The guy asked me if I liked women, and I said yes, another big mistake. He asked me if I had dated women, and I foolishly told the truth. He asked me if I had experienced orgasm as a result of intercourse with a woman, and again I told him yes. Sex with men was not among the questions.

I could have described in great detail the hot affair I had experienced with another student who eventually dumped me, because he was afraid of discovery. I had nursed a broken heart for more than a year, but my first big love affair was not on the shrink's agenda. I could have described in detail the dormitory orgies that included a couple of top tier basketball players and a guy who later helped bomb Hanoi as an Air Force pilot. I might even have talked about the furtive locker room action that followed my daily four mile run as the unofficial mascot of the cross country team, but I never had the chance.
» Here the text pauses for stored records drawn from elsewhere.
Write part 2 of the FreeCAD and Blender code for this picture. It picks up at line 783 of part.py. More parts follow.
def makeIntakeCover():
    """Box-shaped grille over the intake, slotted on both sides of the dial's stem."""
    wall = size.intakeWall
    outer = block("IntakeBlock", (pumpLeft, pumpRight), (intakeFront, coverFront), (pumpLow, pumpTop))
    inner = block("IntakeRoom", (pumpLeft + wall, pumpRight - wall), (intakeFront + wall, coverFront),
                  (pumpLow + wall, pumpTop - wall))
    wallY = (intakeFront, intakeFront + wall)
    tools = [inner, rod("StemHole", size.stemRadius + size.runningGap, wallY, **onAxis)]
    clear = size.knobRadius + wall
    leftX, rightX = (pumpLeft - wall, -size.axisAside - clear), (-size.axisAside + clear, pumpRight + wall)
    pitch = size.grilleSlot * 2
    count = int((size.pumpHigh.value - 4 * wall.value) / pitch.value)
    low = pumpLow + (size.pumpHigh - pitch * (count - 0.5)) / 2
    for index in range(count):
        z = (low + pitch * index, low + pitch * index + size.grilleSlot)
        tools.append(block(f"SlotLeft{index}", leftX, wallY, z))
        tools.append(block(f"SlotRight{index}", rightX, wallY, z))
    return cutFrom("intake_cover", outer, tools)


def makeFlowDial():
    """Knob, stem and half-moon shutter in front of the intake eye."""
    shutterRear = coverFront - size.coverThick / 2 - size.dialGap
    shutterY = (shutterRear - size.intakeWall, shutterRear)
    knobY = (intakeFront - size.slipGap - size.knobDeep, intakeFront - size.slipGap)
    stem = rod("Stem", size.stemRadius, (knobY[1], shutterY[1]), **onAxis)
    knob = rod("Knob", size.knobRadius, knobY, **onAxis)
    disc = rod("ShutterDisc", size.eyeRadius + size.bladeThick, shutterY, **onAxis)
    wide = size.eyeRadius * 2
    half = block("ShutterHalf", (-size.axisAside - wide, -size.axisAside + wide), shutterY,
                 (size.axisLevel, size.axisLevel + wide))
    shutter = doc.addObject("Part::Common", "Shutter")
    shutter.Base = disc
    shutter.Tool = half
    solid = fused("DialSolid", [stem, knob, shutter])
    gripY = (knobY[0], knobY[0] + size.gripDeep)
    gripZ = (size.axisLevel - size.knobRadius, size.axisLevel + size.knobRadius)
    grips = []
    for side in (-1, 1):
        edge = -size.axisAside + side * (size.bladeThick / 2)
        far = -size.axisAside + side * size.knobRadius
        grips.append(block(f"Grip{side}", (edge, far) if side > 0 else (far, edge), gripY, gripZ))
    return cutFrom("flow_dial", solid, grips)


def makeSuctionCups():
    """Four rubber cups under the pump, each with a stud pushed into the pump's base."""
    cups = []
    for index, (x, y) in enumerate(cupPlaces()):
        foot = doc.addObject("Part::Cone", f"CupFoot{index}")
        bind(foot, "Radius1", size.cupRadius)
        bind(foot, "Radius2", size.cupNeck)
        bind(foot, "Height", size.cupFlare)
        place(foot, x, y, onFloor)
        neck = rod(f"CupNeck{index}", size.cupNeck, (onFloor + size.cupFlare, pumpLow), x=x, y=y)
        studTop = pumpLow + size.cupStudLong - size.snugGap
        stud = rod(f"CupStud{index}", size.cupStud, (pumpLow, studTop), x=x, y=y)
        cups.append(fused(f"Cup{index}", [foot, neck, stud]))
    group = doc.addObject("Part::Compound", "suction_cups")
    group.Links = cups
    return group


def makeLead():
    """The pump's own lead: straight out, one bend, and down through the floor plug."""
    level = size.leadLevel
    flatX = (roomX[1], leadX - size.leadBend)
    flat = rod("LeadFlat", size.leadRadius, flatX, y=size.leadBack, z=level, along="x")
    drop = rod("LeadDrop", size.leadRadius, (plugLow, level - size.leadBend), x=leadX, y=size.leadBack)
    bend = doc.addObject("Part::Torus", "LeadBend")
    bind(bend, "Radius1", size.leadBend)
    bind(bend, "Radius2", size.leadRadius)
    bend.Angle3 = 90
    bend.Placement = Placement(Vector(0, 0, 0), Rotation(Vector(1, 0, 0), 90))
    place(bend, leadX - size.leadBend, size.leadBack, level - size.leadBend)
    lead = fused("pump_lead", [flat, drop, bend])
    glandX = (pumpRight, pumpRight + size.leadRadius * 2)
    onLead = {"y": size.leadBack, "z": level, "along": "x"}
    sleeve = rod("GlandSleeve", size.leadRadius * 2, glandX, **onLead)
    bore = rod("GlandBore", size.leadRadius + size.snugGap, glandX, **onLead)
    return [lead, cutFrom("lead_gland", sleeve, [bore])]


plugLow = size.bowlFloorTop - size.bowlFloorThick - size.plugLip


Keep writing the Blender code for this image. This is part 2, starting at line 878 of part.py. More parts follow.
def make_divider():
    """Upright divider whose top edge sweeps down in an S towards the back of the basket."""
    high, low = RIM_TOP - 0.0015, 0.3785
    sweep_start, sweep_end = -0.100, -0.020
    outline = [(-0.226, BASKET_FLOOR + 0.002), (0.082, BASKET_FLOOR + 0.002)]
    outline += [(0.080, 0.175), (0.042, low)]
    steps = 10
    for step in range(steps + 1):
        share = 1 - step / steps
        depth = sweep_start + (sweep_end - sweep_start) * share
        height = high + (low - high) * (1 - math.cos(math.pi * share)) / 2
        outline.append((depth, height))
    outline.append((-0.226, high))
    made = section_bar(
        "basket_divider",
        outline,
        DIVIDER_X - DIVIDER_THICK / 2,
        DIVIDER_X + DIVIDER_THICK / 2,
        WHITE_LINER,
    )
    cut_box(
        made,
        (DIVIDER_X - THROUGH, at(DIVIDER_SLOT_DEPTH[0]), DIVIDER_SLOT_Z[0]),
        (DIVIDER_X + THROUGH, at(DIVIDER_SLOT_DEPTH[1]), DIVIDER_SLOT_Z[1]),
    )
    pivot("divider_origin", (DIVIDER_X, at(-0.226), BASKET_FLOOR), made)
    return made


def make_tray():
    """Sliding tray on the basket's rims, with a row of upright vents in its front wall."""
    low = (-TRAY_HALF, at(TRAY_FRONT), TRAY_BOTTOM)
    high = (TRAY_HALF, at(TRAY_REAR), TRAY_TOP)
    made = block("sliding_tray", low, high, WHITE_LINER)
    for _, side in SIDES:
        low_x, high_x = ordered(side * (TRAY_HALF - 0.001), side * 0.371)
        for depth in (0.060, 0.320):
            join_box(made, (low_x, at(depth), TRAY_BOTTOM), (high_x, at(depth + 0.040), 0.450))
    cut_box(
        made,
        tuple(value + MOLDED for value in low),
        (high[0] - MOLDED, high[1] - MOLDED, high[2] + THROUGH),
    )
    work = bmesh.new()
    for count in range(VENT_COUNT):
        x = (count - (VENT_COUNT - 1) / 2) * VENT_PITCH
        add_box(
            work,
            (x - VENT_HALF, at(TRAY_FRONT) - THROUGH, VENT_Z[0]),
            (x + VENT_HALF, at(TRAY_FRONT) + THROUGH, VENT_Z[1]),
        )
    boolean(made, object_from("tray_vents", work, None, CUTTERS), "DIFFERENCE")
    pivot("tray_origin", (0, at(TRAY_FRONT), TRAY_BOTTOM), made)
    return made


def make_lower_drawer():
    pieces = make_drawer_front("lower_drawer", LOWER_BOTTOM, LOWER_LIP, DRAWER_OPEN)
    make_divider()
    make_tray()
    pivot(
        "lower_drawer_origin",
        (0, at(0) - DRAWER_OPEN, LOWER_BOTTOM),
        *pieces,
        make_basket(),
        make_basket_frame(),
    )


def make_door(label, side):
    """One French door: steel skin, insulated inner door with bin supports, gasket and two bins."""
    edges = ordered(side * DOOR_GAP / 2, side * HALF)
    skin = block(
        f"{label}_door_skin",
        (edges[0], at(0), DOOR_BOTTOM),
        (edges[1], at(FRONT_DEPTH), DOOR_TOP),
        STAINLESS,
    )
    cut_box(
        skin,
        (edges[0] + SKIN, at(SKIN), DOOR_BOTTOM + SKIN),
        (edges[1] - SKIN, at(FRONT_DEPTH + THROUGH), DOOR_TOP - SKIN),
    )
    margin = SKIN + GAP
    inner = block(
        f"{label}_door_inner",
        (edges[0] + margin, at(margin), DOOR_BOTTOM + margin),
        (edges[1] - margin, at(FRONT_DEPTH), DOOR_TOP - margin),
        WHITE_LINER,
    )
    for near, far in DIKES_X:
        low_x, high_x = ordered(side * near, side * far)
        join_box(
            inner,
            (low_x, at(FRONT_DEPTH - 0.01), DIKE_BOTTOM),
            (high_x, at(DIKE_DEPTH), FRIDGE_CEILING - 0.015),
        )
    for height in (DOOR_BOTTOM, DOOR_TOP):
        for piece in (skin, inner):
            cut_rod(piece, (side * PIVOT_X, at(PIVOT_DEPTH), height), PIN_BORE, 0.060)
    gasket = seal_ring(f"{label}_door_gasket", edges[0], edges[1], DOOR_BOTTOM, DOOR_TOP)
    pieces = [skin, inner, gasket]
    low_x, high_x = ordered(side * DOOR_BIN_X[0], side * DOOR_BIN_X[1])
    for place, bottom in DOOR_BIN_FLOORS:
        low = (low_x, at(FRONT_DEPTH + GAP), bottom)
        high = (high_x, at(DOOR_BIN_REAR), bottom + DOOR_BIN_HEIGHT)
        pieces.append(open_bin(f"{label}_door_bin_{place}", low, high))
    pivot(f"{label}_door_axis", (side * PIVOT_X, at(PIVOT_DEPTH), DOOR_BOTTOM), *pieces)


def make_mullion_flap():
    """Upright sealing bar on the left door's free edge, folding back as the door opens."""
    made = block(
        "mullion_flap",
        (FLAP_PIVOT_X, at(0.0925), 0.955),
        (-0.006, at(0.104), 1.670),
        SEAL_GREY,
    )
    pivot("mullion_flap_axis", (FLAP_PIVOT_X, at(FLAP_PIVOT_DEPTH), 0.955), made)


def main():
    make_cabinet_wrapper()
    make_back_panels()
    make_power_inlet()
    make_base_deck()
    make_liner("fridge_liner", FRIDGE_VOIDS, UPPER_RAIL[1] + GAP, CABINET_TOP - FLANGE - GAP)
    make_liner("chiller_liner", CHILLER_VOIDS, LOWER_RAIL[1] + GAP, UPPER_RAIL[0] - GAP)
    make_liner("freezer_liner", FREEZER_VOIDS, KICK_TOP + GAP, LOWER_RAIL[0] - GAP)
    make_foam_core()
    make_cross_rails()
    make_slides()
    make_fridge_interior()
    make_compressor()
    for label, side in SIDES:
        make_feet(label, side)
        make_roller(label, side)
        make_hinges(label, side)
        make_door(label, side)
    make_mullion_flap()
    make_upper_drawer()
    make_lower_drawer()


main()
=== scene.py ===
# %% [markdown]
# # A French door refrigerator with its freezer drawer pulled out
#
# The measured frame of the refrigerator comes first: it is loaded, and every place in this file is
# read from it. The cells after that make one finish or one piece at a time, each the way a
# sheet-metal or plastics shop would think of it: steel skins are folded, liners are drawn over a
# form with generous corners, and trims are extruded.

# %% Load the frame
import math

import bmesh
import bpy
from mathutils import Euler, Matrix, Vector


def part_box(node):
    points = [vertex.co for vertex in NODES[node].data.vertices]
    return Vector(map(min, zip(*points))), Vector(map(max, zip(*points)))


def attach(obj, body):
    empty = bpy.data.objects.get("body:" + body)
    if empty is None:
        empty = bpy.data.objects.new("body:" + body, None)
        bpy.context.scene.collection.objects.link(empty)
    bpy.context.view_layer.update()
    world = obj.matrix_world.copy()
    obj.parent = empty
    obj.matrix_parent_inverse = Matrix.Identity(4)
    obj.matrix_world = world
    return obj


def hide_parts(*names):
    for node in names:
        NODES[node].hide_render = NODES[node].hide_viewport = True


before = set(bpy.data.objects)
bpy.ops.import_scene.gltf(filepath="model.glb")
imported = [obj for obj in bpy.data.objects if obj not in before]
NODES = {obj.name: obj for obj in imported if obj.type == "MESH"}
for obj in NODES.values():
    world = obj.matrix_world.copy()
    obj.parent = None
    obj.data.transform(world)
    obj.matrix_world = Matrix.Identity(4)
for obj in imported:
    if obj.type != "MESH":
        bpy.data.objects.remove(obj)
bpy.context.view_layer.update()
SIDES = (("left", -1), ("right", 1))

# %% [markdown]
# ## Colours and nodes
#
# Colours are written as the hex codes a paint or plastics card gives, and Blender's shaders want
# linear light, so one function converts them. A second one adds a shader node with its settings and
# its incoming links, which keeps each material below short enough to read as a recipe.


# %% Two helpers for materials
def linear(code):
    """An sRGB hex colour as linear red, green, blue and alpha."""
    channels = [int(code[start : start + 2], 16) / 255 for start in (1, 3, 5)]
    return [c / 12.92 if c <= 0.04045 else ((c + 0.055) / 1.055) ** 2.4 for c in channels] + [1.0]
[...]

Nope. I was officially categorized as a Grade-A, All-American straight guy, a member of the heterosexual club, butch beef on the hoof. And I was soon headed for basic training at Fort Leonard Wood.

I would have done better if I had shit my pants.



Harry W. Haines was born in Mount Holly, New Jersey and was drafted, much against his better judgment, in 1969. He served in the US Army until 1971, including one tour of duty in South Vietnam. He has been a professor of communication for 40 years and is writing a memoir about his experience as a gay, anti-war soldier. He teaches at Montclair State University.